→ Job:
Transcribe only the lines of the listing below from the one holding "Continue the FreeCAD" through the one holding "return join([sheet] +", inclusive, without any change.

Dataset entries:

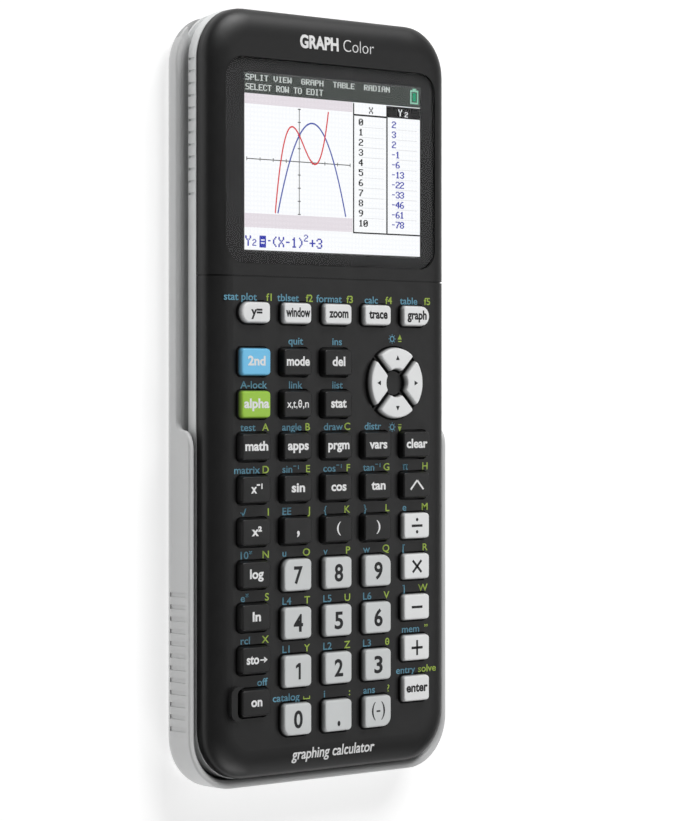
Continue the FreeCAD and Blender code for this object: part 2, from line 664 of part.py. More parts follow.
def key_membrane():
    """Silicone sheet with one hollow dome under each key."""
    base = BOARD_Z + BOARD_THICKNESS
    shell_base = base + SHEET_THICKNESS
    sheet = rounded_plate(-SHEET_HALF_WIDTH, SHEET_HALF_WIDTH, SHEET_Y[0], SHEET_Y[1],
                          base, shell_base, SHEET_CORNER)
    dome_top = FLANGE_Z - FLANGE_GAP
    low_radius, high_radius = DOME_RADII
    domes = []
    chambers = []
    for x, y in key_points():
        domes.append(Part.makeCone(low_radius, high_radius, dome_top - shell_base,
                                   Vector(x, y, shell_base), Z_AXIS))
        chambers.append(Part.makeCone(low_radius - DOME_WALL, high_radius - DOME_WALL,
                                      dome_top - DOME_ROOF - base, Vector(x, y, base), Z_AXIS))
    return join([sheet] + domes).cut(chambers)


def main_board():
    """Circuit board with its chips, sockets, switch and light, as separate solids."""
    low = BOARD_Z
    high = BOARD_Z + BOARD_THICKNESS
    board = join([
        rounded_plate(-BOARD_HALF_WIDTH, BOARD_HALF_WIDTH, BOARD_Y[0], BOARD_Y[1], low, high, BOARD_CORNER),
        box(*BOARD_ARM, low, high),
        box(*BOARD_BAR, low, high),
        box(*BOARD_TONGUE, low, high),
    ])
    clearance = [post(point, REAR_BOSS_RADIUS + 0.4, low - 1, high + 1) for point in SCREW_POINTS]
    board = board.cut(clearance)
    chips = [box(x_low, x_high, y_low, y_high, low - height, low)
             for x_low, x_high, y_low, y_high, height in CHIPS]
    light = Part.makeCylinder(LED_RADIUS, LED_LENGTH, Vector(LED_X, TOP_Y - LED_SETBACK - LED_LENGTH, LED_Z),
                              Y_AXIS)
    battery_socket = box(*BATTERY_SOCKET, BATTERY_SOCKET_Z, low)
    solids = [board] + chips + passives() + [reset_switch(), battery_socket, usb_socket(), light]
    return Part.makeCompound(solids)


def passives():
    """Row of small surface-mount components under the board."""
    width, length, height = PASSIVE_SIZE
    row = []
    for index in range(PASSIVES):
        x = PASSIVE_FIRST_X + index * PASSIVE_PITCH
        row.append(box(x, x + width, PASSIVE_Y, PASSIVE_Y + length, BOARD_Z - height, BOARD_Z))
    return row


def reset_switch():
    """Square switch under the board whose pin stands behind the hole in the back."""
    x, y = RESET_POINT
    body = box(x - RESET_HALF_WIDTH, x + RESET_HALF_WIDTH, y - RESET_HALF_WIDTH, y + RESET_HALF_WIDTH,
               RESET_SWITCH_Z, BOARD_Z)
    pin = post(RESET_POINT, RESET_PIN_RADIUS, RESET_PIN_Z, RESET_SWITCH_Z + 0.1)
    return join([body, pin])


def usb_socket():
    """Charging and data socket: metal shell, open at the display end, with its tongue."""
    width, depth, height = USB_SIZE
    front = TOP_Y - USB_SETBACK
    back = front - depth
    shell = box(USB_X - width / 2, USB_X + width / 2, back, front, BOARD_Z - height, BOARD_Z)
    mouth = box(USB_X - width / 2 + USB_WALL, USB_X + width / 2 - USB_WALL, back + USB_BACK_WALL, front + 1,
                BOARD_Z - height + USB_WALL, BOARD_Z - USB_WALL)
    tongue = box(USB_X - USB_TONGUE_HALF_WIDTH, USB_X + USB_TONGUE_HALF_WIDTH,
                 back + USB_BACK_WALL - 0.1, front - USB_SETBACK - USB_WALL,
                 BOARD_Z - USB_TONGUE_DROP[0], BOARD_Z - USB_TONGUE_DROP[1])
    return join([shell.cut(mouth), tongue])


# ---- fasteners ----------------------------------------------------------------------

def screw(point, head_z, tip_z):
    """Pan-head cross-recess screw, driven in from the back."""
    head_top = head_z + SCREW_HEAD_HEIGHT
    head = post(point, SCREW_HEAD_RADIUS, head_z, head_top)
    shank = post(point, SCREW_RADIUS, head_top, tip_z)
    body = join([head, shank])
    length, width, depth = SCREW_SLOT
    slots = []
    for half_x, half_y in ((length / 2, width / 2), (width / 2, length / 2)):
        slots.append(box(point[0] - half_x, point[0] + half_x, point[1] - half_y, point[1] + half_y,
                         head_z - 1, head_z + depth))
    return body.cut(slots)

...

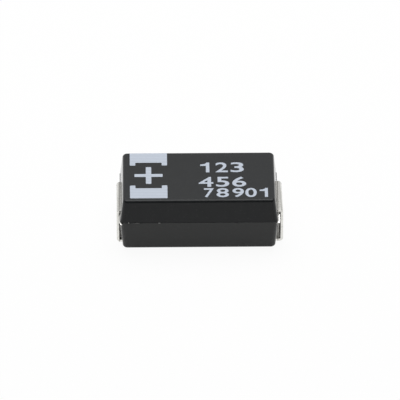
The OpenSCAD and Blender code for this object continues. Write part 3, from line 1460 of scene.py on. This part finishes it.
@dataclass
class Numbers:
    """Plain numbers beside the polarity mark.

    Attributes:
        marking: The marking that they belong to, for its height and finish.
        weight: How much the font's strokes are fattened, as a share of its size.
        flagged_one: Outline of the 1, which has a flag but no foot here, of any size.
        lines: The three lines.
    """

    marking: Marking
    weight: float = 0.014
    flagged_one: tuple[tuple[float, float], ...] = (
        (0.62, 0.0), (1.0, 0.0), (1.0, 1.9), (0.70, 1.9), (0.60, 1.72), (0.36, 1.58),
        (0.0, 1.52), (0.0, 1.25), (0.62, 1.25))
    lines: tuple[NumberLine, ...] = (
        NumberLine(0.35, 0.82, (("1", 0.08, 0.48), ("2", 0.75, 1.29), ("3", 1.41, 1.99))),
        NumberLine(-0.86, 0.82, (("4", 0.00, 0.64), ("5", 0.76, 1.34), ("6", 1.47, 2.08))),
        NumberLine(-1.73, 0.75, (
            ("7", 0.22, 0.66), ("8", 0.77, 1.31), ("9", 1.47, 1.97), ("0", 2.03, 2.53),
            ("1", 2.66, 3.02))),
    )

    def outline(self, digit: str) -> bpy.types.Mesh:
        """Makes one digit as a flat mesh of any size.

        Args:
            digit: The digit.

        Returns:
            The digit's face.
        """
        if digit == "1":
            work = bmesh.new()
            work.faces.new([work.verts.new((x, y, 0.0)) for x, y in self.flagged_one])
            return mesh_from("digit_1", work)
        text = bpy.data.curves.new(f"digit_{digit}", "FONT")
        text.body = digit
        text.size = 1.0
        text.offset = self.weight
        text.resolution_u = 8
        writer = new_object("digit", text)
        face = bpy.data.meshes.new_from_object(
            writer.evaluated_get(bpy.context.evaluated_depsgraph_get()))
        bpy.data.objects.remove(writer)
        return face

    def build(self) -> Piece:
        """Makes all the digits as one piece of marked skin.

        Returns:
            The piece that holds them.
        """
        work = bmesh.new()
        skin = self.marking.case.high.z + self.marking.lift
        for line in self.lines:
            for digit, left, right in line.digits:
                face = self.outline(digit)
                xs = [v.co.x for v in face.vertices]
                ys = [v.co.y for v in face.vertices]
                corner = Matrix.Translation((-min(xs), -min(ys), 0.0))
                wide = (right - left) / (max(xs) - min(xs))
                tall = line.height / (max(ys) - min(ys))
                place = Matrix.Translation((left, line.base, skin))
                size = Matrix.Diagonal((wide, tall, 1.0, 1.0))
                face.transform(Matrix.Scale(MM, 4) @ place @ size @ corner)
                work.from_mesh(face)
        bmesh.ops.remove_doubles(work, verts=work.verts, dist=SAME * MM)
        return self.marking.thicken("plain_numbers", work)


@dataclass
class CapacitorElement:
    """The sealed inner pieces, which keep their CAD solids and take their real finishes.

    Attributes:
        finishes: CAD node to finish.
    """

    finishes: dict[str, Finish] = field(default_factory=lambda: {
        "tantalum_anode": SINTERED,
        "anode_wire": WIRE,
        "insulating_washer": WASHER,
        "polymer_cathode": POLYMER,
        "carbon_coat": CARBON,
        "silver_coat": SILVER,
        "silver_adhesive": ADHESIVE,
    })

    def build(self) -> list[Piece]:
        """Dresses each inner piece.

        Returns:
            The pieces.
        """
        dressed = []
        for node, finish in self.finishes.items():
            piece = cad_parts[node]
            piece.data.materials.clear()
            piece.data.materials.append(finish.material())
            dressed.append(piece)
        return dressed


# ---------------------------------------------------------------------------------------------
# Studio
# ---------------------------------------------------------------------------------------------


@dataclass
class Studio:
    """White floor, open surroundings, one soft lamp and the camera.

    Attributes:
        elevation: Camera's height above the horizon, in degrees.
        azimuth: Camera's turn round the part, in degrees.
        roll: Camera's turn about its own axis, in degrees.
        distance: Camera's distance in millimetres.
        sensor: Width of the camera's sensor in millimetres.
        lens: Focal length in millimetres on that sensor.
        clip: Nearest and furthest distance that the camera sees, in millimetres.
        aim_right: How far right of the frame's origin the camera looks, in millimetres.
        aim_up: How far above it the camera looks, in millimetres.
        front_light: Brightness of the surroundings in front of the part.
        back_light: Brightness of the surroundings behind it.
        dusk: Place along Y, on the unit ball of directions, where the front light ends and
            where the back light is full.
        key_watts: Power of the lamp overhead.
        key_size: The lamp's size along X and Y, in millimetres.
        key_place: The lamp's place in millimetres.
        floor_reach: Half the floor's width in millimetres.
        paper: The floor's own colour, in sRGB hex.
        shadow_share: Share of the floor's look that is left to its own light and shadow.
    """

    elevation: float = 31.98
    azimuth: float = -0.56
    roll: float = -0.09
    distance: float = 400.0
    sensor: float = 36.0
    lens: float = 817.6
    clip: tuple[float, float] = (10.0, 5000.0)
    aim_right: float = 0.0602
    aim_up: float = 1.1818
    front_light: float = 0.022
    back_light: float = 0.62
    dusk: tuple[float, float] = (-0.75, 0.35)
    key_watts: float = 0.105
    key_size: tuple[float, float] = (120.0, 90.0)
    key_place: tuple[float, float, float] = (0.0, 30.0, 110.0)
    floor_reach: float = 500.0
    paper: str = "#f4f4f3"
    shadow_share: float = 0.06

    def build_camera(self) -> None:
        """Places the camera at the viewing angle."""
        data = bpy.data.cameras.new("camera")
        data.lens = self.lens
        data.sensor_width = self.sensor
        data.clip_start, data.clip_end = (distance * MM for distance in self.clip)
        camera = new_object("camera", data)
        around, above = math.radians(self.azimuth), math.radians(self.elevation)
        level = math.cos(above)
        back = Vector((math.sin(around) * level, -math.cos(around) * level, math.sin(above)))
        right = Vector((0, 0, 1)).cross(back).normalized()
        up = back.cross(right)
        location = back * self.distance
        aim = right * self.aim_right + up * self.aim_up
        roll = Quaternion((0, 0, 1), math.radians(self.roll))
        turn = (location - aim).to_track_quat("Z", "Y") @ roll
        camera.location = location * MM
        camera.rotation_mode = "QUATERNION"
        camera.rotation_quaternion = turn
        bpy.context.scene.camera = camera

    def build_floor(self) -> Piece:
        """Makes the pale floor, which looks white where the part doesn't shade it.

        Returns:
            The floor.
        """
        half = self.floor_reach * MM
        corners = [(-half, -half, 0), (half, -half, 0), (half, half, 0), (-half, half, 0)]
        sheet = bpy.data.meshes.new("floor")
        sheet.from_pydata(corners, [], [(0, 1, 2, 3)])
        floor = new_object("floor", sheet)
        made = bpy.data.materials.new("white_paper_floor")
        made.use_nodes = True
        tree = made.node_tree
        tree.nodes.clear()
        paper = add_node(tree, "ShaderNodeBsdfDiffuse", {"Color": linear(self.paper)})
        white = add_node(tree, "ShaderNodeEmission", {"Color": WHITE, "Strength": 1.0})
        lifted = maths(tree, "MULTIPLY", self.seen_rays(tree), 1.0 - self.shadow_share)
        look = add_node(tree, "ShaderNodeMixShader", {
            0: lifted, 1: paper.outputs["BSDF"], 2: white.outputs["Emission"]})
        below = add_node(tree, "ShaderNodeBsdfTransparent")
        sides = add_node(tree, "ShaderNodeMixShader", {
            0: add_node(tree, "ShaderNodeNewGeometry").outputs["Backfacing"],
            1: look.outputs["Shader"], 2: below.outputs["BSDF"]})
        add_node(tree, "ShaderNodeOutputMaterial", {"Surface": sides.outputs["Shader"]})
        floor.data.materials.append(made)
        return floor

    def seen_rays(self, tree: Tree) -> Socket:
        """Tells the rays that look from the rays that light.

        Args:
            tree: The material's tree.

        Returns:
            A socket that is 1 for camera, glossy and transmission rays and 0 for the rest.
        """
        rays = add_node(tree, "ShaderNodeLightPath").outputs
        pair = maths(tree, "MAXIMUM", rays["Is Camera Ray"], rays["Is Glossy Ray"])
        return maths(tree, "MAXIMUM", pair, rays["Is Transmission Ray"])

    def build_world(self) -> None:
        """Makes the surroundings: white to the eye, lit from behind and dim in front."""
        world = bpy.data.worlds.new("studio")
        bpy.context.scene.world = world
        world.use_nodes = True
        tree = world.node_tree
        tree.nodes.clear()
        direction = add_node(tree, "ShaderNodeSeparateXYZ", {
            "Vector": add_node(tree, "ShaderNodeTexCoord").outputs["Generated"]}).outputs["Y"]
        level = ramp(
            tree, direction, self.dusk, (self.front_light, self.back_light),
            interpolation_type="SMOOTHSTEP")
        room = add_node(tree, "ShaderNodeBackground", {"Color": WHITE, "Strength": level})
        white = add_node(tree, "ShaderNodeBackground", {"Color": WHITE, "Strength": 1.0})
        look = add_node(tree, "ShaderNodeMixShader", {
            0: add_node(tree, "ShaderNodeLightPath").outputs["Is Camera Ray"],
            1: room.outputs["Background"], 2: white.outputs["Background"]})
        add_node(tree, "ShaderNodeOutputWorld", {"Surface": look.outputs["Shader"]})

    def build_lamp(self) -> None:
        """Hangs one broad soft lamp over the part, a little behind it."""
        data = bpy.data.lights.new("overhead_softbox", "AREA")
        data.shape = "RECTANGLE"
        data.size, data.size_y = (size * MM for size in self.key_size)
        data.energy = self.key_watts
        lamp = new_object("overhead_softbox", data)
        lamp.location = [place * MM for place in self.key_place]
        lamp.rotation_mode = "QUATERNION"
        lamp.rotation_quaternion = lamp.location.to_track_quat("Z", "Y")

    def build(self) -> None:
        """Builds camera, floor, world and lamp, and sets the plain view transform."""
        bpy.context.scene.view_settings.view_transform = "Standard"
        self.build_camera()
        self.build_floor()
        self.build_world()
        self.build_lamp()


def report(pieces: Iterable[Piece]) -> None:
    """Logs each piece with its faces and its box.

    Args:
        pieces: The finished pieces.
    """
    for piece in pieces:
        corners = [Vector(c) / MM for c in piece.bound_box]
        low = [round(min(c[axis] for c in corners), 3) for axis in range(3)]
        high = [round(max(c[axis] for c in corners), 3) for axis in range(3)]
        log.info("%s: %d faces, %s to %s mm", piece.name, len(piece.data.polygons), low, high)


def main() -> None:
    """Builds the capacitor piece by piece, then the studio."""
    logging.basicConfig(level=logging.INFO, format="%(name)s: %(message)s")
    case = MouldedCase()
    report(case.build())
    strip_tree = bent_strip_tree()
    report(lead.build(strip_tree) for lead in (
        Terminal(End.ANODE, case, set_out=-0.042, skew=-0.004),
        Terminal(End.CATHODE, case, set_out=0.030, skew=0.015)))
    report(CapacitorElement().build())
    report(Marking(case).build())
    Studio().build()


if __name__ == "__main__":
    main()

→ Problem solution:
Continue the FreeCAD and Blender code for this object: part 2, from line 664 of part.py. More parts follow.
def key_membrane():
    """Silicone sheet with one hollow dome under each key."""
    base = BOARD_Z + BOARD_THICKNESS
    shell_base = base + SHEET_THICKNESS
    sheet = rounded_plate(-SHEET_HALF_WIDTH, SHEET_HALF_WIDTH, SHEET_Y[0], SHEET_Y[1],
                          base, shell_base, SHEET_CORNER)
    dome_top = FLANGE_Z - FLANGE_GAP
    low_radius, high_radius = DOME_RADII
    domes = []
    chambers = []
    for x, y in key_points():
        domes.append(Part.makeCone(low_radius, high_radius, dome_top - shell_base,
                                   Vector(x, y, shell_base), Z_AXIS))
        chambers.append(Part.makeCone(low_radius - DOME_WALL, high_radius - DOME_WALL,
                                      dome_top - DOME_ROOF - base, Vector(x, y, base), Z_AXIS))
    return join([sheet] + domes).cut(chambers)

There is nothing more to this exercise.